Place fig turnovers 1 inch apart on parchment-lined baking sheets and chill for 20 minutes or until firm.

Preheat oven to 350 F.

Bake cookies, one baking sheet at a time, for 10 to 12 minutes or until golden at edges. Allow cookies to cool on the baking sheet for 2 minutes before transferring to a rack to cool fully.

Combine icing sugar with cardamom. Dust cooled cookies with icing sugar mixture to coat. Makes about 14 turnovers.

Fig Preserves

Make sure to buy figs that have some life to them. They should be slightly springy and moist.
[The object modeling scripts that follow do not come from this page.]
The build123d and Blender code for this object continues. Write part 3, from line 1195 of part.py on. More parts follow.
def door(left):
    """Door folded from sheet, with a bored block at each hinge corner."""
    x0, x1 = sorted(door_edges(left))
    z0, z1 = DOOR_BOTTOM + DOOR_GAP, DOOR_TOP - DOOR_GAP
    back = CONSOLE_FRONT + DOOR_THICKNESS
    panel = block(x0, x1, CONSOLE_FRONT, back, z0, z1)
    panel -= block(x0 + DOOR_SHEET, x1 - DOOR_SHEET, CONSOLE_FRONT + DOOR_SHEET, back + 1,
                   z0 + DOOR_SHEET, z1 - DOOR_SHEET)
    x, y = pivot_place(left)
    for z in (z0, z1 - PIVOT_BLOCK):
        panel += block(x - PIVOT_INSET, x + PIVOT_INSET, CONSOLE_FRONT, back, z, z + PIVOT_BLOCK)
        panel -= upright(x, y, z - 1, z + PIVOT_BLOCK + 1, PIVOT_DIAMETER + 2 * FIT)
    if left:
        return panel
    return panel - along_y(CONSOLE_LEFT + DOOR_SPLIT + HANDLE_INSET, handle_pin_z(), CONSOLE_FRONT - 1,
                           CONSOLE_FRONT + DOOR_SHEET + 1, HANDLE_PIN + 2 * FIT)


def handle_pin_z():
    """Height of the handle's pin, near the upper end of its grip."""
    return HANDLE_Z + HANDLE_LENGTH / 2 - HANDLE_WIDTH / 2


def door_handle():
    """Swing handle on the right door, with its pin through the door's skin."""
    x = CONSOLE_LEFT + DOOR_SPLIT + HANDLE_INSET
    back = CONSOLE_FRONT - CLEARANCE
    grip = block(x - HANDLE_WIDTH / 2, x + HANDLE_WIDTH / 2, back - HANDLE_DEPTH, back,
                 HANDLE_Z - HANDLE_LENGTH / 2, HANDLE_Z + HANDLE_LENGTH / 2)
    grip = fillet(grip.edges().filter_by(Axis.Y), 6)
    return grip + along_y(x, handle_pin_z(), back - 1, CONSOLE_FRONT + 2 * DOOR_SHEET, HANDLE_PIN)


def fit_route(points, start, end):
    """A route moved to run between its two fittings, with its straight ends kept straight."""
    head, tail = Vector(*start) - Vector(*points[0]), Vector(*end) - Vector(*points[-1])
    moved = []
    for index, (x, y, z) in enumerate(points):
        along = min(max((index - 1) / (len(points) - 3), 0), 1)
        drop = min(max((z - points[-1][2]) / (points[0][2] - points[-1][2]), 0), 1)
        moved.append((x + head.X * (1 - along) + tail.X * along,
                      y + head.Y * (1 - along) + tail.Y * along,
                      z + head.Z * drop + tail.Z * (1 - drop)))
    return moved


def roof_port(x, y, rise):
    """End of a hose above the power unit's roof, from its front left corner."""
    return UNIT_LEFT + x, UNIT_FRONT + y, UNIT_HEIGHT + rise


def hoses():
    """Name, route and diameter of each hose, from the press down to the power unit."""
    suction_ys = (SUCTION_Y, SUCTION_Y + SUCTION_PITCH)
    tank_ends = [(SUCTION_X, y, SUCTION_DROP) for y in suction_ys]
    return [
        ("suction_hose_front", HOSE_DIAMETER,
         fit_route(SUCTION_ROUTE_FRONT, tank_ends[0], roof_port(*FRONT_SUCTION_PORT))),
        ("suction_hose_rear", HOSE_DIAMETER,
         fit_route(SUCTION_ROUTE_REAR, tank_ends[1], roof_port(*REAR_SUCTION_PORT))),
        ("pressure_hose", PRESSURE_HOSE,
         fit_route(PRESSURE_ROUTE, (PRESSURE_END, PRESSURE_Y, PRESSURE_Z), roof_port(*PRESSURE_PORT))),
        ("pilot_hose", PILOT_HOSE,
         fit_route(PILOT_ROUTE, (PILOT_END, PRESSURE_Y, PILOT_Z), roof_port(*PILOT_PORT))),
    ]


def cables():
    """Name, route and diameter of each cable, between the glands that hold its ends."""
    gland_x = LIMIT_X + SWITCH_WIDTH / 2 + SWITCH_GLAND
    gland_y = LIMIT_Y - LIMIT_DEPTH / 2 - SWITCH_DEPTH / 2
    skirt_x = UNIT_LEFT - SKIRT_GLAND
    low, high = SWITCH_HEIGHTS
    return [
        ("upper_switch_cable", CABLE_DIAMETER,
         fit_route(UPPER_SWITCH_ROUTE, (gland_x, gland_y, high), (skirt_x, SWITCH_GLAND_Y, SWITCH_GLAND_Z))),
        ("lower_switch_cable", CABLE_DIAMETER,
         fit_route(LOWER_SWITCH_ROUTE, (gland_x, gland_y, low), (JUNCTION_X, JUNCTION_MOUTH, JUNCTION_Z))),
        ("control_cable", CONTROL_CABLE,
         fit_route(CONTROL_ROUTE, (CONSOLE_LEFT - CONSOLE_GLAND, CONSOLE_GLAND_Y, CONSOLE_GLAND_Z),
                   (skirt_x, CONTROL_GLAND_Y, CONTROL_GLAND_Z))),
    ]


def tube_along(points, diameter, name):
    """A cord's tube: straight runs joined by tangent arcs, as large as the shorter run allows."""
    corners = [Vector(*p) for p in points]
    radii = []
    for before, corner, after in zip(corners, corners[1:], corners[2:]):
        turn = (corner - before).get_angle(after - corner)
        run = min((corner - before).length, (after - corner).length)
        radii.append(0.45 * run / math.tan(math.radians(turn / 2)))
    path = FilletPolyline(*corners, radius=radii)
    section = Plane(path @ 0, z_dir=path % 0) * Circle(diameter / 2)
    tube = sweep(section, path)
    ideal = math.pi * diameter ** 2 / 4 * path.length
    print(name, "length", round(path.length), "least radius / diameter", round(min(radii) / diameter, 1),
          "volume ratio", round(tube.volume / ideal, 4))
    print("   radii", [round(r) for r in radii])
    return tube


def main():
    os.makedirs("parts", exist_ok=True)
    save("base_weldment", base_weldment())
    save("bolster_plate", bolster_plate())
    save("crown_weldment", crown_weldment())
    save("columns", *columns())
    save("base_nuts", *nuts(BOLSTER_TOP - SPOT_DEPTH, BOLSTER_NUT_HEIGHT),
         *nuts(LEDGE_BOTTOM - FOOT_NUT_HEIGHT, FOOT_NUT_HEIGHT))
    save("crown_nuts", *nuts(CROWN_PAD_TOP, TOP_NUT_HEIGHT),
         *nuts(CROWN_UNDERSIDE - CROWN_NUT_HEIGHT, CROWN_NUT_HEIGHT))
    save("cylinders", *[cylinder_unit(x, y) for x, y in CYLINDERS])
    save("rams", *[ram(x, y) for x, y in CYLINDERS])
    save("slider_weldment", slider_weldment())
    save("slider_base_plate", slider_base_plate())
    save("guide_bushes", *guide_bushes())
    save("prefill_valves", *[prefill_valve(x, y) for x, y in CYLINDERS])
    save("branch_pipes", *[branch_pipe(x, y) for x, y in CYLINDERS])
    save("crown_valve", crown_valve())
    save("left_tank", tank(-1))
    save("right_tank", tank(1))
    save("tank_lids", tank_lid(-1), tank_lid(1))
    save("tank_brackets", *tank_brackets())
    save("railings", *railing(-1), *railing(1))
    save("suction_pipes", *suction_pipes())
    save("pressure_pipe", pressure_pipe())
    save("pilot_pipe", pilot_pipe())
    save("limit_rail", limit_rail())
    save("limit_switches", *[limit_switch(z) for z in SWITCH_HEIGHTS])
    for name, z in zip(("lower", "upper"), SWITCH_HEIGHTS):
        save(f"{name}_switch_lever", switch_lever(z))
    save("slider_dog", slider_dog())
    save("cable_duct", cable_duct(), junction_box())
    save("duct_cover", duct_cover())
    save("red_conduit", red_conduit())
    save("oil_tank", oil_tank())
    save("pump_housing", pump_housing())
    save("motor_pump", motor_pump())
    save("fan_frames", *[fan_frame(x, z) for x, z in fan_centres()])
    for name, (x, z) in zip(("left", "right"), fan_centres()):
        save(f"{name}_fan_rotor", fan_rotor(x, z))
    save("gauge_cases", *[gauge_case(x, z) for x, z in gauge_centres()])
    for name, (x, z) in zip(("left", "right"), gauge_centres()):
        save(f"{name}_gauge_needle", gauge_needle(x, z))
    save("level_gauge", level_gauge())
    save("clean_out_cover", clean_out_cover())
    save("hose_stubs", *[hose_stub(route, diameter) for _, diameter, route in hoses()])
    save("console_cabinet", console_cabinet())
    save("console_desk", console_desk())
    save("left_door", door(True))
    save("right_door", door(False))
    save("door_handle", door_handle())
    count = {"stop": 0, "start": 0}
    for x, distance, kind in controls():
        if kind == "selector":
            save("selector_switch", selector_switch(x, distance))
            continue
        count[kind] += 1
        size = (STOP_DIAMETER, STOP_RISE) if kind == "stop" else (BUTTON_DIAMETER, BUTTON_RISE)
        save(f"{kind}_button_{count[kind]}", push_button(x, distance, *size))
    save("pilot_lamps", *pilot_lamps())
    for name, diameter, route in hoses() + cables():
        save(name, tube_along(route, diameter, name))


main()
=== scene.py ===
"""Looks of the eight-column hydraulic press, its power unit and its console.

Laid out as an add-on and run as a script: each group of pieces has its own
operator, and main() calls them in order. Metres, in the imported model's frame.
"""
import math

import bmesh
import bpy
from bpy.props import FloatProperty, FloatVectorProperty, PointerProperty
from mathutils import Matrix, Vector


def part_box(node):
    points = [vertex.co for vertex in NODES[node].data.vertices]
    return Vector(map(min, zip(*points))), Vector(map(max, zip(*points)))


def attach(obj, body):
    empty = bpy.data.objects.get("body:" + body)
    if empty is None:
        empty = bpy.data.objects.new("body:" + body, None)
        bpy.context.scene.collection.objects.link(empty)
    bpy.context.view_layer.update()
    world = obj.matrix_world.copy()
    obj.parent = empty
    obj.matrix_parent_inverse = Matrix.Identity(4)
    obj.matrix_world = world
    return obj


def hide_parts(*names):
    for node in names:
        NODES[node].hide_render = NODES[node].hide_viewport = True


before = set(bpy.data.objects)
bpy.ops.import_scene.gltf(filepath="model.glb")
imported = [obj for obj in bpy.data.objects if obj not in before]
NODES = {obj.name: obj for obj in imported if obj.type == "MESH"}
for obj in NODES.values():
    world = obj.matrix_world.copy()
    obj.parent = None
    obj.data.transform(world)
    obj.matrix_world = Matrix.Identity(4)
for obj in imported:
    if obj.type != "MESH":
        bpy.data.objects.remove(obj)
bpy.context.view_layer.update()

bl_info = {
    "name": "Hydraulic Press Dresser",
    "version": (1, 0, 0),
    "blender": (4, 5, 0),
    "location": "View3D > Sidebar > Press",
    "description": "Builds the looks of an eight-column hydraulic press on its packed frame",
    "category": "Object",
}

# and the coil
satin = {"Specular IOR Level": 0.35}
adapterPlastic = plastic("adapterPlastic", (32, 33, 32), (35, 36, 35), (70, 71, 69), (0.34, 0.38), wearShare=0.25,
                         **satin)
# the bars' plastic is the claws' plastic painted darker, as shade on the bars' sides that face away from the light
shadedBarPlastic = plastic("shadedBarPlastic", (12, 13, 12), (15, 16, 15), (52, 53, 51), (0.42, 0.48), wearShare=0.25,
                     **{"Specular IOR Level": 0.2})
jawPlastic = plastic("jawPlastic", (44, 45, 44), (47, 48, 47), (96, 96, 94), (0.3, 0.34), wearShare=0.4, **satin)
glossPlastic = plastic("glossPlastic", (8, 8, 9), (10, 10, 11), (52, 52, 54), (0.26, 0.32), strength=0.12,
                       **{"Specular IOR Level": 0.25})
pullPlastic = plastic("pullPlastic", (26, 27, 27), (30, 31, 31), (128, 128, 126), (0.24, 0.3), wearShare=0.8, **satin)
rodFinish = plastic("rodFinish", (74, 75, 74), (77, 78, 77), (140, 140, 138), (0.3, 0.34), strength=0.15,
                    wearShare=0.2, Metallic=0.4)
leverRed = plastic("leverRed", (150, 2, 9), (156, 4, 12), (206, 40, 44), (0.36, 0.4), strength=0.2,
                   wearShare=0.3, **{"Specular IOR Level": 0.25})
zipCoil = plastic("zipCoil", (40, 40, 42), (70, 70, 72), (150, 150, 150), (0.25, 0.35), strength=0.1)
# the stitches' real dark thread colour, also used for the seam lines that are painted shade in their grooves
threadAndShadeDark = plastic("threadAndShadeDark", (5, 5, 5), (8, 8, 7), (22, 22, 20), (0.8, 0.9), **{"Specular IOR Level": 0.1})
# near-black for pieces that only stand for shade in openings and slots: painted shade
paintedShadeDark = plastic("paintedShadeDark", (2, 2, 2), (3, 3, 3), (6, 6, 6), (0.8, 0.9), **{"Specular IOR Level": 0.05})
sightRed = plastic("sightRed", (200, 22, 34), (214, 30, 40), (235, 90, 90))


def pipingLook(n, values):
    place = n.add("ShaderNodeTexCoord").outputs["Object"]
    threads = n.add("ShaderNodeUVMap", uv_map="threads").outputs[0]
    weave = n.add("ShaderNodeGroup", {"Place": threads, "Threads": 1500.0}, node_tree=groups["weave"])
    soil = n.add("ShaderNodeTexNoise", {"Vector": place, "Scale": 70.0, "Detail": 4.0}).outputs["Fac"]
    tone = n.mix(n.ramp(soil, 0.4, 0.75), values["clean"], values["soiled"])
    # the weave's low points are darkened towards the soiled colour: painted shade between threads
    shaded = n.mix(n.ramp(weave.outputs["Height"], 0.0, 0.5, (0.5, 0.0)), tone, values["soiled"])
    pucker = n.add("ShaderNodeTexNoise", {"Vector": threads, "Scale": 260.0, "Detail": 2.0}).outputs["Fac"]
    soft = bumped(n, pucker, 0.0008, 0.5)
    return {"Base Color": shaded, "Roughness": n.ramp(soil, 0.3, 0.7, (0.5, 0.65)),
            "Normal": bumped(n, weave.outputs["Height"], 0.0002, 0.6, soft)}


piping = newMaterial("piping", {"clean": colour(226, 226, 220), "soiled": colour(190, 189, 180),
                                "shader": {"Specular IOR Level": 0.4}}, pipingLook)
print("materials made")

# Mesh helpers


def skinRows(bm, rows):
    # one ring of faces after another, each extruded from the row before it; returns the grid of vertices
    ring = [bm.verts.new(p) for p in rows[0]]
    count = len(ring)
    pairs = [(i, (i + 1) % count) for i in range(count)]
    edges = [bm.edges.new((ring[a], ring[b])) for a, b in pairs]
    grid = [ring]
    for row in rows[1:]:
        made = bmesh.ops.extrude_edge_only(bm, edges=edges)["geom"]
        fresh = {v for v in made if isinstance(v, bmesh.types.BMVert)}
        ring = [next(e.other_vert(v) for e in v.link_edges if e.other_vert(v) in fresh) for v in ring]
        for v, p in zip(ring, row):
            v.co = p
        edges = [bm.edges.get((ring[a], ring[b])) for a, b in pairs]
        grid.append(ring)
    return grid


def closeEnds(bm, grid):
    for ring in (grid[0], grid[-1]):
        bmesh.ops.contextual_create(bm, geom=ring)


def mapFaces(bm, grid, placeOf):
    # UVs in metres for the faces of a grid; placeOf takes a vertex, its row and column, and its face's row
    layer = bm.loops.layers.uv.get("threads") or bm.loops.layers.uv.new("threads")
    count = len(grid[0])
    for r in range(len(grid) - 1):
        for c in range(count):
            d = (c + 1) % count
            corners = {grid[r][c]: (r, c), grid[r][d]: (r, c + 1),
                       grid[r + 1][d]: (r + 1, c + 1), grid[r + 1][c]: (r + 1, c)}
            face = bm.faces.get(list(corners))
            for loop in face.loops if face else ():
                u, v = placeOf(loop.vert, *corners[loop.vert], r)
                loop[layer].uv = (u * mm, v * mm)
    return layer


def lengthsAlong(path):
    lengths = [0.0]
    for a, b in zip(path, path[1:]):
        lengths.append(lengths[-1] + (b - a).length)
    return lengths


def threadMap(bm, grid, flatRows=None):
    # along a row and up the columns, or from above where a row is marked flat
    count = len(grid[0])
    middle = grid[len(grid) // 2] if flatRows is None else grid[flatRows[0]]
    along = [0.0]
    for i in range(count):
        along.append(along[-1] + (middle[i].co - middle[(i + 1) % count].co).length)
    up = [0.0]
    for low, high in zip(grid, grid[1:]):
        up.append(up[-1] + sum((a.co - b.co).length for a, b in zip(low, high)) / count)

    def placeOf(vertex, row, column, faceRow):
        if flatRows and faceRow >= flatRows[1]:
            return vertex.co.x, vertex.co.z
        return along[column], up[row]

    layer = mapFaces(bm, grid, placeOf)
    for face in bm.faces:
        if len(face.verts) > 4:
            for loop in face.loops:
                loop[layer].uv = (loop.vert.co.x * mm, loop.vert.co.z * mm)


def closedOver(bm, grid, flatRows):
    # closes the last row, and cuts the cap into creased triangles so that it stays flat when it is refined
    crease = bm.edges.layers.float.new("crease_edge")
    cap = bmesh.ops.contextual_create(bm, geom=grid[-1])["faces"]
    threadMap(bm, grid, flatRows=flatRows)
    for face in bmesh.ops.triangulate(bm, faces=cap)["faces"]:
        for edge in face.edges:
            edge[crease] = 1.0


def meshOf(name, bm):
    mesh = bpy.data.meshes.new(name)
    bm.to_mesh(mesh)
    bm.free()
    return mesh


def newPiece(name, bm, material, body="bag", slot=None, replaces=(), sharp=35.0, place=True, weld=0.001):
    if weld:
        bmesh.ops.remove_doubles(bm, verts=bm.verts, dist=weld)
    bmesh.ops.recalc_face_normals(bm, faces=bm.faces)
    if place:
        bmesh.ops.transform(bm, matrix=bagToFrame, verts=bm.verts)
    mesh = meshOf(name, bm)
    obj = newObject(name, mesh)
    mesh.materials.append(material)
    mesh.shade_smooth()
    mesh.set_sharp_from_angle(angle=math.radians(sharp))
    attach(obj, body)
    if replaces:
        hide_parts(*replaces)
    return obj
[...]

The preserves keep for a month.

Ingredients

1 227-gram package dried figs (about 1½ cups chopped)

¼ cup port

½ teaspoon grated orange rind

¼ cup orange juice

3 tablespoons brown sugar

½ tsp ground cinnamon

Pinch salt

Method

Combine all ingredients in a small saucepan over medium-high heat. Bring to a boil, and then reduce to a simmer and cover. Cook, stirring occasionally, until figs soften and mixture has thickened, about 10 minutes.

Transfer to a blender, or use a hand blender, to puree until smooth. Makes about 1 cup.